9.2 Export Control: Customer may not use, access, download, provide access to, or otherwise export or re-export the Cloud Services, in whole or in part, except as explicitly allowed in this Agreement and in compliance with all applicable export laws, regulations, and restrictions (whether international, federal, state, local, or provincial). Supplier reserves the right to not perform any obligation under this Agreement if prohibited by such export laws, regulations, or restrictions. Without limiting the generality of the foregoing, Customer represents and warrants that: (a) Customer is not a citizen, national, or resident of, and is not under control of, the government of Cuba, Iran, North Korea, Sudan, Syria, nor any country to which the European Union (EU) or the United States have prohibited export; (b) Customer is not listed on the EU’s ‘Consolidated List of persons, groups and entities subject to EU financial sanctions’ or on the United States Department of Treasury lists of ‘Specially Designated Nationals’, ‘Specially Designated Terrorists’, or ‘Specially Designated Narcotic Traffickers’, nor is Customer listed on the United States Department of Commerce ‘Denied Persons List’ or ‘Entity List’; and (c) Customer will not download, grant access to, or otherwise export or re-export the Cloud Services, directly or indirectly, to (i) the countries, or the citizens, nationals or residents of the countries, referenced in subsection (a) or (ii) the persons, groups, or entities referenced in subsection (b).

9.3 Anti-Corruption: The Parties will comply with all applicable laws, regulations, and requirements (whether international, federal, state, local, or provincial) prohibiting bribery, money laundering, and anti-corruption, including the U.S. Foreign Corrupt Practices Act.

9.4 Assignment: Customer may not assign, transfer, delegate, or sublicense any of Customer’s rights or obligations under this Agreement without Supplier’s prior written consent. Any assignment, transfer, delegation, or grant of sublicense without Supplier’s consent is null and void.

9.5 Dispute Resolution: In the event of a dispute, each Party will appoint a senior management representative to negotiate in good faith to resolve the dispute. Formal proceedings may not commence until 30 days after the initial written request to negotiate the dispute; provided, however, that a Party may file for formal proceedings at any time to avoid the expiration of any limitations period, preserve a superior position with respect to other creditors, or apply for interim, injunctive, or equitable relief.

9.6 Governing Law: This Agreement is governed by the laws of the State of New York without giving effect to its conflicts-of-laws provisions and excluding the United Nations Convention on Contracts for the International Sale of Goods (CISG) and the Uniform Commercial Code (UCC). The Parties consent to exclusive personal jurisdiction in federal and state courts located in the Southern District of New York. In the event a dispute arising under this Agreement results in litigation, the non-prevailing Party will pay the court costs and reasonable attorneys’ fees and expenses of the prevailing Party. EACH PARTY WAIVES ALL RIGHT TO A JURY TRIAL IN ANY PROCEEDING ARISING OUT OF THIS AGREEMENT.

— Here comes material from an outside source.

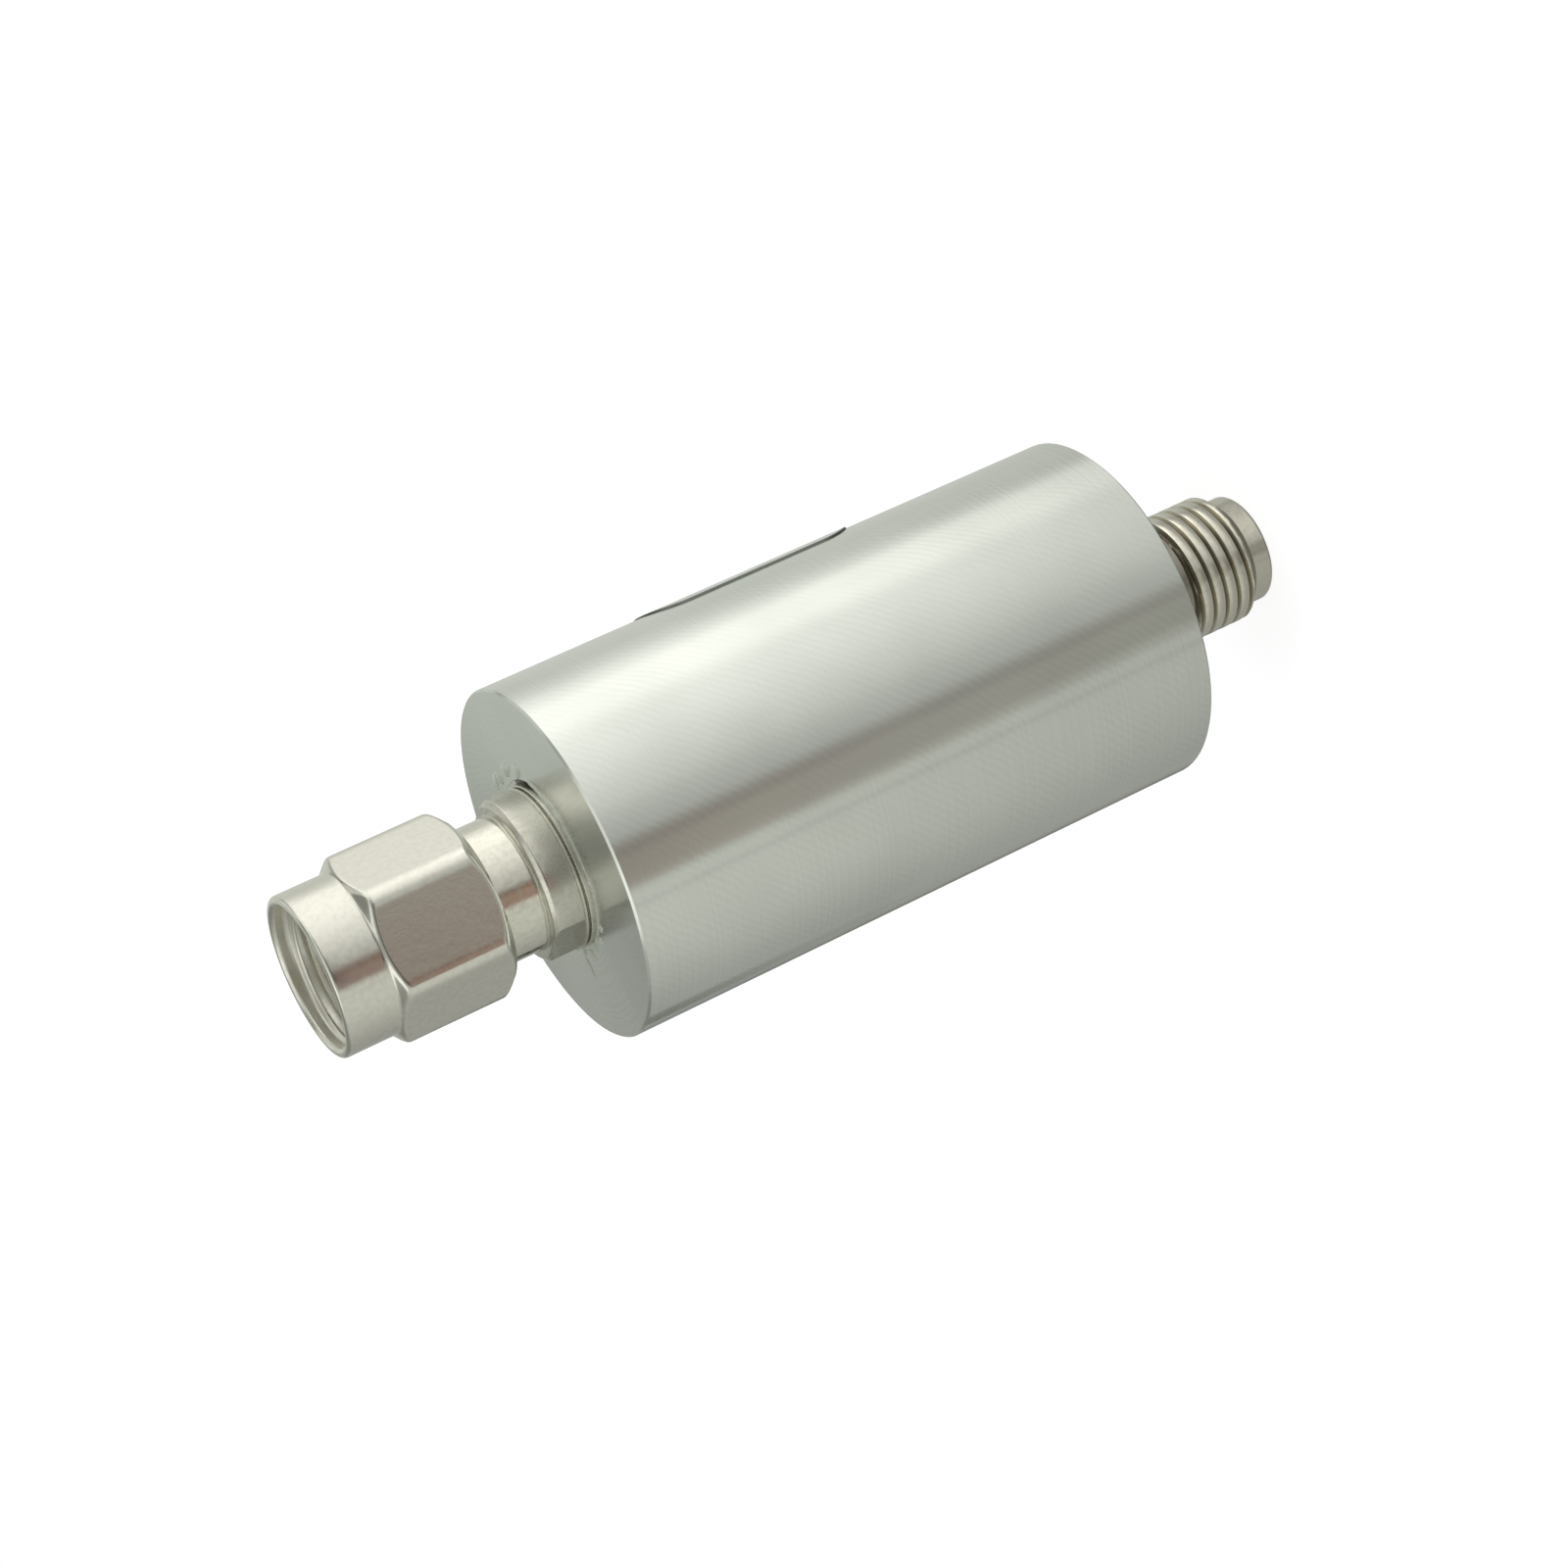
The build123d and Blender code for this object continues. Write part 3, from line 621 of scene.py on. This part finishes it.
grimy_nickel = tumbled_metal("grimy_nickel", JACK_COLOUR, JACK_STAIN, NICKEL_ROUGHNESS)
grime_tree = grimy_nickel.node_tree
grimy_surface = grime_tree.nodes["Principled BSDF"]
from_axis = radius_from_axis(grime_tree)
spot = spot_on_piece(grime_tree)
groove_low = (JACK_THREAD_RADIUS - THREAD_DEPTH) * MM
in_groove = ramp_between(grime_tree, from_axis, groove_low, JACK_THREAD_RADIUS * MM, 1.0, 0.0)
outside = ramp_between(grime_tree, from_axis, JACK_MOUTH_RADIUS * MM, JACK_PILOT_RADIUS * MM)
past_pilot = ramp_between(
    grime_tree, spot["Z"], JACK_PILOT_LENGTH * MM, (JACK_PILOT_LENGTH + THREAD_DEPTH) * MM
)
grime = calc(grime_tree, "MULTIPLY", calc(grime_tree, "MULTIPLY", in_groove, outside), past_pilot)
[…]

9.7 Notices: All notices and demands relating to this Agreement must be in writing and sent to the other Party: (a) if to Supplier, at 251 Little Falls Drive, Wilmington, county of New Castle, Delaware 19808, to the attention of the Legal Department and (b) if to Customer, at the email address Customer provided on the sign-up webpage. All notices and demands will be effective upon delivery when: (i) delivered in person with signed receipt; (ii) sent by registered mail (return receipt requested); (iii) sent by nationally recognized trackable carrier service; or (iv) on the date sent by email.

9.8 U.S. Government Use: If Customer is a U.S. Government entity, the Cloud Services, including the related software, and Documentation are “commercial computer software” and “commercial computer software documentation” under applicable Federal Acquisition Regulation (or other similar regulation) and are governed solely by the terms of this Agreement.

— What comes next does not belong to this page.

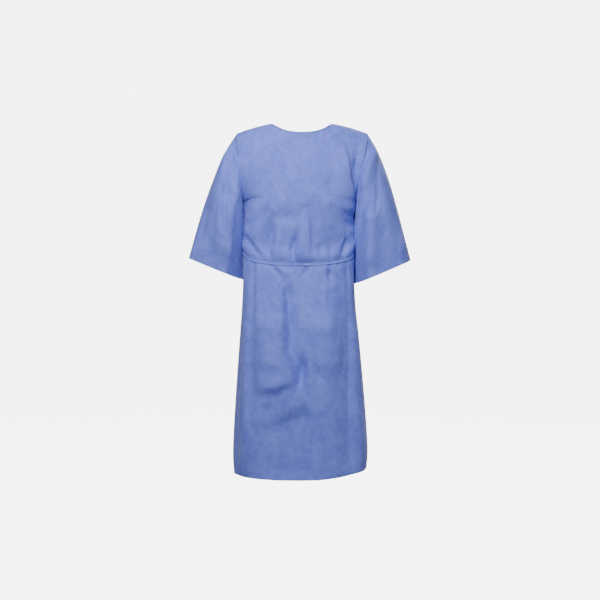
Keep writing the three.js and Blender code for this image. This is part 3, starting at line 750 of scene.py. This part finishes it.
def evenly(path, pitch, *others):
    """A path and what goes with it, at points a pitch apart."""
    length = np.concatenate([[0], np.cumsum(np.linalg.norm(np.diff(path, axis=0), axis=1))])
    at = np.linspace(0, length[-1], max(int(length[-1] / pitch), 2) + 1)
    return [np.stack([np.interp(at, length, part[:, k]) for k in range(3)], -1) for part in (path, *others)]


def smoothed(path, times):
    """The same path with small kinks taken out and both ends kept."""
    path = path.copy()
    for _ in range(times):
        path[1:-1] = (path[:-2] + 2 * path[1:-1] + path[2:]) / 4
    return path


def ends_closed(piece):
    """Fills the two open ends of a strip."""
    shell = bmesh.new()
    shell.from_mesh(piece.data)
    bmesh.ops.holes_fill(shell, edges=[edge for edge in shell.edges if edge.is_boundary])
    bmesh.ops.recalc_face_normals(shell, faces=shell.faces)
    shell.to_mesh(piece.data)
    shell.free()


def swept(name, path, across, out, section, material, capped=True, levels=0):
    """A solid strip: a closed section of (across, out) carried along a path."""
    grid = path[:, None] + across[:, None] * section[None, :, :1] + out[:, None] * section[None, :, 1:]
    piece = grid_object(name, grid, material, closed=True)
    if capped:
        ends_closed(piece)
    return finished(piece, 0.0, levels)


def joined(name, pieces):
    """One object out of several, with the materials of all of them."""
    together = {"active_object": pieces[0], "object": pieces[0], "selected_editable_objects": pieces}
    with bpy.context.temp_override(**together):
        bpy.ops.object.join()
    pieces[0].name = name
    return pieces[0]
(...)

9.9 Entire Agreement; Waiver; Priority; Severability: This Agreement constitutes the entire agreement between the Parties and supersedes all prior written and oral agreements and communications related to the subject matter of this Agreement. Any waiver under this Agreement must be in writing and signed by the Party granting the waiver. A waiver granted under this Agreement will not be deemed to be a waiver of any subsequent breach of the same or any other provision of this Agreement. No failure or delay by either Party in exercising any right under this Agreement will constitute a waiver of that right. In the event of any conflict between any provision of this Agreement and any Cloud Services specific information or additional click through terms on the sign-up webpage, the provisions of this Agreement will prevail (except that the DPA will prevail with respect to the Parties’ data protection obligations). If any provision of this Agreement is held invalid or unenforceable, the provision will be limited to the minimum effect necessary, and the remaining provisions of this Agreement will remain binding and enforceable.